Although Deeds has not said how he would pay for roads, he has laid out a few conditions for a workable solution, the most notable being that the plan must include a long-term source of funding. Absent a radical solution, such as a major new tolling system or wholesale privatization of state highways, the only likely source of "long-term revenue" is new taxes.
Deeds's lack of specificity has increasingly come under attack, as has the presumption that he plans to propose a tax increase but won't say so.
"Do we really want a governor who gets elected by deceiving the public?" asked House Speaker William J. Howell (R-Stafford). "It's very disingenuous for Democrats to criticize Bob's plan when at least he's got a plan."
Deeds says his approach is the only way to push meaningful change through a divided legislature. "I think right now a specific funding source would be a lightning rod," he said after the debate Saturday. "And I'm not prepared to throw up any lightning rods. A lot of things will be on the table."

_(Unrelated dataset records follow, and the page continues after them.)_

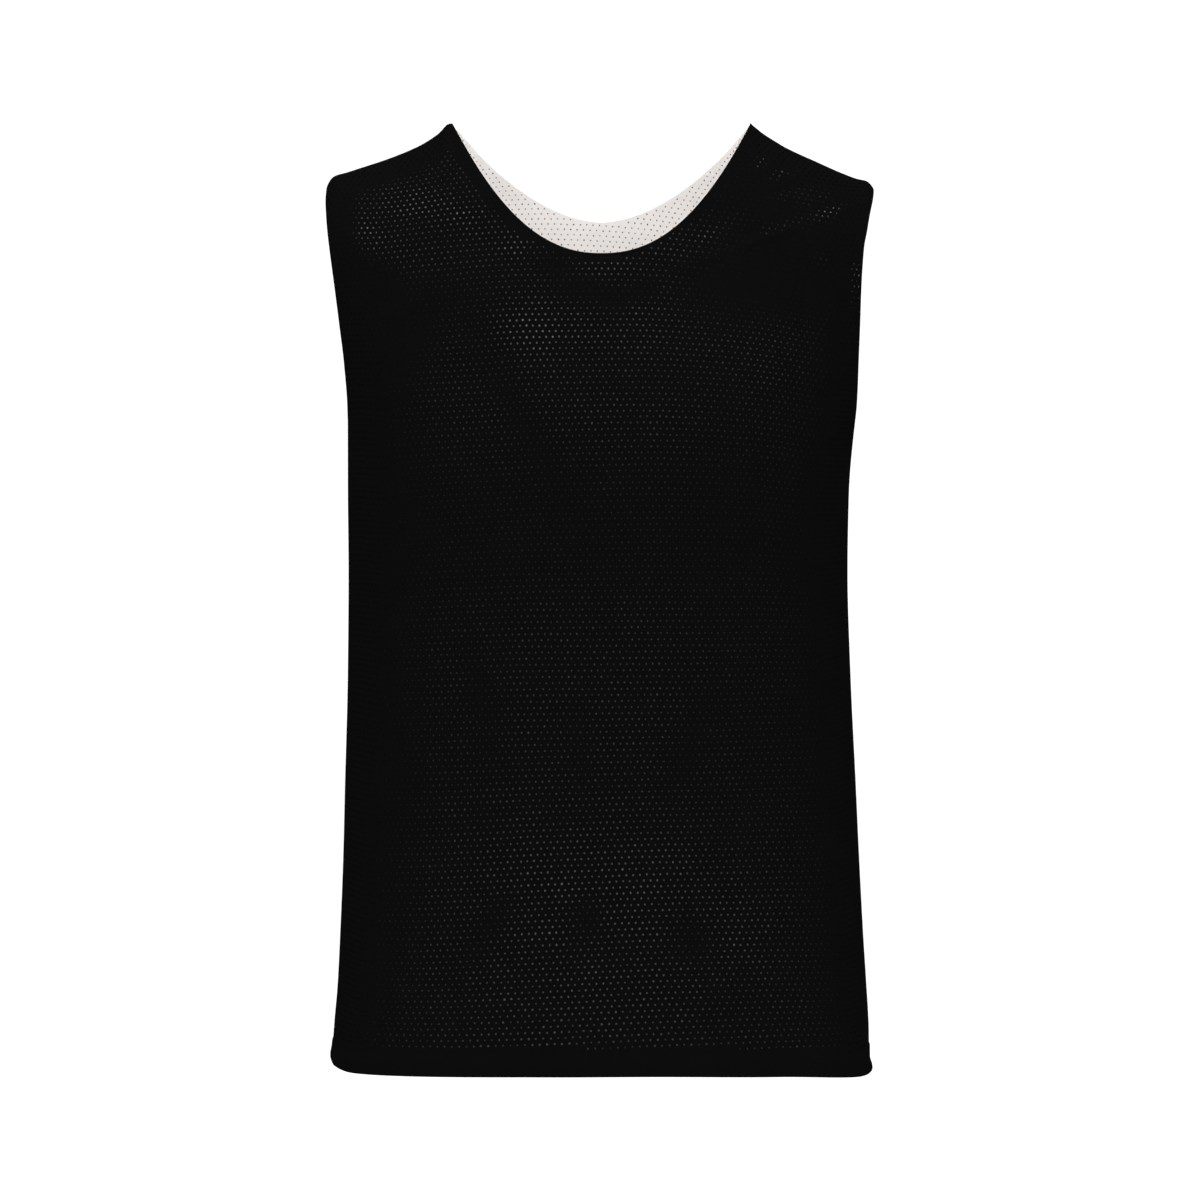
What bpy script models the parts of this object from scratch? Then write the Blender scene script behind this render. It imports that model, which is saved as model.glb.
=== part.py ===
"""Reversible lacrosse jersey, sleeveless, hollow and filled out as when it is worn.

Two tubes of pin-hole mesh, black outside and white inside. Each is sewn from a front and a back
panel at the sides and the shoulders, and every panel is a wall that follows one torso surface.
Metres, +Z up, the front faces -Y. The origin is midway between the neck points, on the line of
the shoulder seams, where the shoulders carry the garment.
"""

import bpy
import numpy as np

# Driving dimensions.
BODY_LENGTH = 0.728  # neck point straight down to the hem
UNDERARM = 0.497  # side seam, from the hem to the underarm
NECK_HALF_WIDTH = 0.1155
NECK_CENTRE = 0.0012  # the neck sits a little to the right
PLY = 0.0010  # wall of one ply of mesh
PLY_GAP = 0.0003  # between the black and the white wall
SEAM_GAP = 0.0003  # between two panels at a seam
HEM_HEIGHT = 0.020  # turned hem, a ply thicker than the rest
HEM_STEP = 0.002  # height over which the hem's extra ply ends
WHITE_HEM_RISE = 0.005  # the white hem stops short of the black one
HEM_DIPS = (0.0015, 0.0045)  # how far the hem hangs lower at the left and the right side seam
HEM_DIP_FADE = 0.040  # height above the hem's band over which its dips fade out
SHOULDER_ROUND = 0.078  # height below the shoulder line over which the cloth turns over it

# Level curves of the torso: height above the hem, half widths to the left and the right of the
# centre line, depths of the front and the back from the side seams, and squareness, where 2 is an
# ellipse. Above the underarm the curves run on round the arms, and the armholes cut them.
RING_COLUMNS = ("height", "left", "right", "front", "back", "square")
RINGS = (
    (0.000, 0.2056, 0.2082, 0.132, 0.129, 3.4),
    (0.009, 0.2073, 0.2084, 0.132, 0.129, 3.4),
    (0.022, 0.2066, 0.2075, 0.130, 0.128, 3.2),
    (0.060, 0.2033, 0.2054, 0.127, 0.124, 2.8),
    (0.100, 0.2014, 0.2032, 0.124, 0.121, 2.6),
    (0.160, 0.1991, 0.2002, 0.120, 0.117, 2.5),
    (0.220, 0.1977, 0.1973, 0.117, 0.112, 2.4),
    (0.300, 0.1957, 0.1933, 0.115, 0.107, 2.35),
    (0.380, 0.1951, 0.1910, 0.114, 0.105, 2.35),
    (0.440, 0.1957, 0.1923, 0.114, 0.106, 2.4),
    (0.497, 0.1956, 0.1967, 0.111, 0.108, 2.45),
    (0.540, 0.2035, 0.2055, 0.102, 0.109, 2.5),
    (0.580, 0.2115, 0.2120, 0.090, 0.106, 2.55),
    (0.620, 0.2190, 0.2180, 0.076, 0.098, 2.6),
    (0.660, 0.2260, 0.2235, 0.061, 0.084, 2.6),
    (0.700, 0.2310, 0.2290, 0.048, 0.068, 2.6),
    (0.750, 0.2350, 0.2340, 0.038, 0.054, 2.6),
)

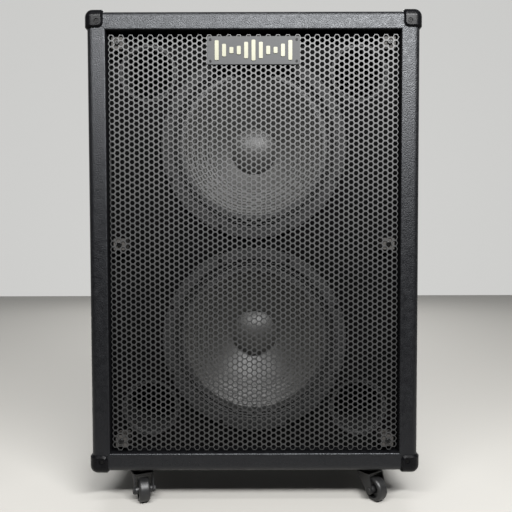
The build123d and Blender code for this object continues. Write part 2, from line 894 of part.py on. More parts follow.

Deeds likens his approach to that of Baliles, who did not outline specific funding proposals for roads during his 1985 campaign. Instead, he established a bipartisan commission to study the issue shortly after taking office and then spent months pressing the commission's recommendations, which included an increase in gas and sales taxes. By September, Baliles had successfully built public pressure behind the commission's report.
But the circumstances are different for Deeds. Baliles was working with a legislature controlled by his party. Transportation was not the defining issue of his election. And he was not facing the worst economic downturn since the Great Depression.